As the centerpiece of the museum’s inaugural exhibition program, Second Lives will be presented in MAD’s new special exhibition galleries on the fourth and fifth floors of its home at Columbus Circle. Also on view will be two permanent collection exhibitions, showcasing the most significant masterpieces from MAD’s distinguished holdings of more than 2,000 objects.

Second Lives will be accompanied by a 200-page, fully illustrated catalogue, which will include essays by MAD curators David Revere McFadden and Lowery Stokes Sims, and an introduction by Director Holly Hotchner. Individual biographical and critical essays on each of the 40 artists in the exhibition will be accompanied by full-color illustrations of their work.
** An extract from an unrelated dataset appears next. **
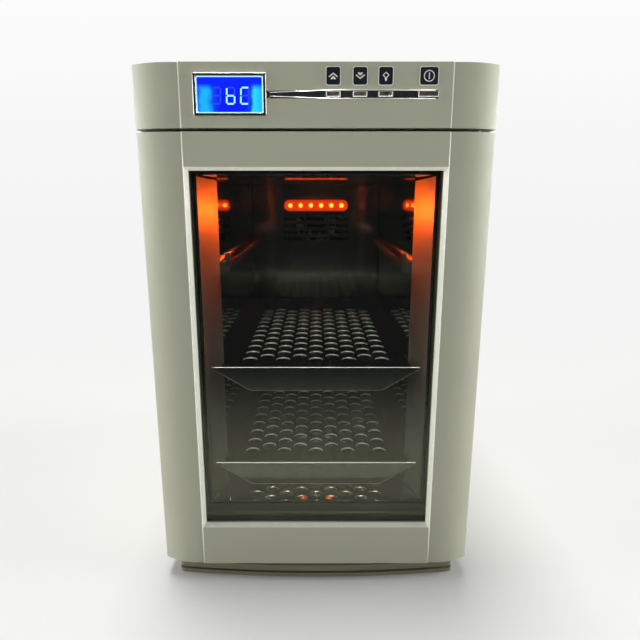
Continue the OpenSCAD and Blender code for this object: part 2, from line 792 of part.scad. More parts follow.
module button(i) {
    w = button_size(i);
    proud = 1.6;
    rim = 0.6;
    stem_end = board_e - 3 - button_travel - 0.2;
    color("#b9b3a8") from_front() {
        difference() {
            block(button_x[i], -proud, bar_z - button_h / 2, w, proud + bar_d - 1, button_h);
            block(button_x[i], -proud - cut, bar_z - button_h / 2 + rim, w - 2 * rim, 0.4 + cut, button_h - rim + cut);
        }
        block(button_x[i], bar_d - 1, bar_z - 1, 3, stem_end - bar_d + 1, 2);
    }
}

module legend_plates() {
    color("#1d2433") from_front() for (i = [0:3]) let (w = i == 3 ? 13.4 : 10.4, r = 1.4)
        translate([button_x[i], 0, legend_z]) rotate([90, 0, 0]) linear_extrude(legend_t)
            union() {
                square([w - 2 * r, legend_h], center = true);
                square([w, legend_h - 2 * r], center = true);
                for (sx = [-1, 1]) for (sy = [-1, 1])
                    translate([sx * (w / 2 - r), sy * (legend_h / 2 - r)]) circle(r = r);
            }
}

// ---- Hinges ----

module hinge_bracket_top() {
    color("#a5a5a0") from_front() {
        block(hinge_x - 4, hinge_e - 8, head_z0 + shell_t, 16, collar_e + 12 - hinge_e + 8, bracket_t);
        translate([hinge_x, hinge_e, door_z1 - bush_len + 1])
            cylinder(r = pin_r, h = head_z0 + shell_t - door_z1 + bush_len - 1);
    }
}

module hinge_bracket_bottom() {
    color("#a5a5a0") from_front() {
        block(hinge_x - 2, hinge_e - 8, plinth_h - bracket_t, 16, collar_e + 16 - hinge_e + 8, bracket_t);
        translate([hinge_x, hinge_e, plinth_h]) cylinder(r = pin_r, h = door_lift + bush_len - 1);
    }
}

module hinge_bush(z) {
    color("#e8e8e2") from_front() translate([hinge_x, hinge_e, z]) difference() {
        cylinder(r = bush_r, h = bush_len);
        translate([0, 0, -cut]) cylinder(r = pin_r + pin_clear, h = bush_len + 2 * cut);
    }
}

// ---- Door ----

module window_bevel() {
    tapered_block(-0.01, window_w / 2 + bevel_w, window_z0 - bevel_w, window_z1 + bevel_w, glass_e - 2, bevel_w,
                  bevel_w);
}

module door_shell() {
    shell_e = door_t - back_panel_t;
    boss_r = bush_r + 2;
    color("#9a9c88") from_front() difference() {
        union() {
            difference() {
                translate([0, 0, door_z0]) linear_extrude(door_z1 - door_z0) front_outline(0, shell_e);
                translate([0, 0, door_z0 + shell_t]) linear_extrude(door_z1 - door_z0 - 2 * shell_t)
                    front_outline(shell_t, shell_e + cut);
            }
            block(0, shell_t - 0.5, window_z0 - pane_lap - 2, window_w + 2 * pane_lap + 4, shell_e - shell_t + 0.5,
                  window_h + 2 * pane_lap + 4);
            for (z = [door_z0, door_z1 - bush_len - shell_t])
                translate([hinge_x, hinge_e, z]) cylinder(r = boss_r, h = bush_len + shell_t);
            block(-half_w + grip_d / 2 + 1.5, grip_e - shell_t, door_mid - grip_h / 2 - shell_t, grip_d + 3,
                  shell_e - grip_e + shell_t, grip_h + 2 * shell_t);
        }
        block(0, -cut, window_z0, window_w, door_t + 2 * cut, window_h);
        block(0, glass_e, window_z0 - pane_lap, window_w + 2 * pane_lap, door_t, window_h + 2 * pane_lap);
        window_bevel();
        for (z = [door_z0 - cut, door_z1 - bush_len])
            translate([hinge_x, hinge_e, z]) cylinder(r = bush_r, h = bush_len + cut);
        block(-half_w, grip_e, door_mid - grip_h / 2, 2 * grip_d, door_t, grip_h);
        translate([half_w, door_t + 2, door_z0 - cut]) rotate([0, 0, 45])
            translate([-4, -4, 0]) cube([8, 8, door_z1 - door_z0 + 2 * cut]);
    }
}

module door_back_panel() {
    e = door_t - back_panel_t;
    z0 = door_z0;
    z1 = door_z1;
    lap = pane_lap - spacer_w;
    color("#a3a594") from_front() difference() {
        block(0, e, z0, body_w - 1, back_panel_t, z1 - z0);
        block(0, e - cut, window_z0 - lap, window_w + 2 * lap, back_panel_t + 2 * cut, window_h + 2 * lap);
        block(-half_w, e - cut, door_mid - grip_h / 2, 2 * grip_d, back_panel_t + 2 * cut, grip_h);
        ring_frame(door_t - 1, 2, seal_outer + 1, seal_z0 - 0.5, seal_z1 + 0.5, seal_w + 1);
        translate([half_w, door_t + 2, z0 - cut]) rotate([0, 0, 45])
            translate([-4, -4, 0]) cube([8, 8, z1 - z0 + 2 * cut]);
    }
}

pane_fit = 0.5;
pane_w = window_w + 2 * (pane_lap - pane_fit);
pane_z0 = window_z0 - pane_lap + pane_fit;
pane_z1 = window_z1 + pane_lap - pane_fit;

module pane(e) {
    block(0, e, pane_z0, pane_w, glass_t, pane_z1 - pane_z0);
}

module window_outer_glass() {
    color([0.75, 0.8, 0.78, 0.35]) from_front() pane(glass_e);
}

module window_spacer() {
    color("#101010") from_front()
        ring_frame(glass_e + glass_t, inner_glass_e - glass_e - glass_t, pane_w, pane_z0, pane_z1,
                   spacer_w - pane_fit);
}

module window_inner_glass() {
    color([0.75, 0.8, 0.78, 0.35]) from_front() pane(inner_glass_e);
}

module door_gasket() {
    lip = 2;
    color("#1b1b1b") from_front() {
        ring_frame(door_t - 1, seal_t - 2, seal_outer, seal_z0, seal_z1, seal_w);
        ring_frame(door_t + seal_t - 3, 3 - seat, seal_outer - 2 * lip, seal_z0 + lip, seal_z1 - lip, seal_w - 2 * lip);
    }
}

base_plinth();
foot(-1, foot_e[0]);  // foot_front_left
foot(1, foot_e[0]);  // foot_front_right
foot(-1, foot_e[1]);  // foot_rear_left
foot(1, foot_e[1]);  // foot_rear_right
door_rest_pad();
cabinet_wrap();
cabinet_floor();
front_collar();
rear_panel();
rear_panel_screws();
fan_housing();
power_inlet();
insulation();
chamber_liner();
air_baffle();
lamp_board();
lamp_lens();
fan_frame(fan_e, fan_side);  // circulation_fan_frame
fan_rotor(fan_e, fan_side);  // circulation_fan_rotor
cold_heat_sink();
thermoelectric_module();
hot_heat_sink();
fan_frame(exhaust_e, sink_side);  // exhaust_fan_frame
fan_rotor(exhaust_e, sink_side);  // exhaust_fan_rotor
rail(-1, 0);  // rail_left_lower
rail(-1, 1);  // rail_left_middle
rail(-1, 2);  // rail_left_upper
rail(1, 0);  // rail_right_lower
rail(1, 1);  // rail_right_middle
rail(1, 2);  // rail_right_upper
shelf(0);  // shelf_lower
shelf(1);  // shelf_upper
head_shell();
display_bezel();
display_module();
control_board();
power_supply();
trim_bar();
button(0);  // button_up
button(1);  // button_down
button(2);  // button_lamp
button(3);  // button_power
legend_plates();
hinge_bracket_top();
hinge_bracket_bottom();
door_shell();
door_back_panel();
window_outer_glass();
window_spacer();
window_inner_glass();
door_gasket();
hinge_bush(door_z1 - bush_len);  // hinge_bush_top
hinge_bush(door_z0);  // hinge_bush_bottom
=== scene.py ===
"""Finishes of a compact benchtop laboratory incubator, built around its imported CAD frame.

The frame gives the places and sizes in metres: X to the right, Y from the door to the back, Z up.
Every piece keeps the form of its CAD node, with the eased corners, finish and printing of the real one.
"""

import json
import math

import bmesh
import bpy
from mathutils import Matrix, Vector

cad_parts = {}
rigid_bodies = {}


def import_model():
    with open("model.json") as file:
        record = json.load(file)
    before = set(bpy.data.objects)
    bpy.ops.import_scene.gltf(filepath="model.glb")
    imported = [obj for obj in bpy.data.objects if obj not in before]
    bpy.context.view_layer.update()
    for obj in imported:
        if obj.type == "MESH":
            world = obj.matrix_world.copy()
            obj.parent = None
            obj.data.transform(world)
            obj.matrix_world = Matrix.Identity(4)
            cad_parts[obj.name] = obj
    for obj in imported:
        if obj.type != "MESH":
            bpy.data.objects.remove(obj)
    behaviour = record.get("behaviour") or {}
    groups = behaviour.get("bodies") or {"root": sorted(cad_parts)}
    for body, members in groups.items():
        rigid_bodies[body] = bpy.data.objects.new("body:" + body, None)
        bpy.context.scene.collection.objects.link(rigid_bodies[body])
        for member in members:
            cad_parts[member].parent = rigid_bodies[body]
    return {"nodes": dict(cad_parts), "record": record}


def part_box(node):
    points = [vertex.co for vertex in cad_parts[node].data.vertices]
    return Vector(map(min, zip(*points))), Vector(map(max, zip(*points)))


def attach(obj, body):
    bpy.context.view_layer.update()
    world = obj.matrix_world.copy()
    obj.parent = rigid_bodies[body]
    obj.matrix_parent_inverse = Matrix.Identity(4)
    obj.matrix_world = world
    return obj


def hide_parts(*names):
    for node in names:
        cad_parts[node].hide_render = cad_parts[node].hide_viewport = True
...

The catalogue is being designed by Pentagram design, and will be available through the Museum Store.

The Education Department is creating a series of public and educational programs designed to appeal to widely varying audiences, encompassing artists’ demonstrations in the museum’s open studios, as well as performances, workshops and lectures in the museum’s new galleries, education center and auditorium. In February 2009, the museum will host a symposium exploring the materials, processes and concepts behind the work of the artists in Second Lives. This day-long inquiry will focus on how artists blend an implicit ethos of sustainability with artistic innovation, and how timeless themes such as virtuosity, functionality, value, and identity are expressed through these very contemporary works.

Second Lives: Remixing the Ordinary is organized by Chief Curator David McFadden and Curator Lowery Stokes Sims at the Museum of Arts & Design. The exhibition installation will be realized in the museum’s new special exhibition galleries by Exhibitions curator Dorothy Twining Globus, working with architect Todd Zwigard.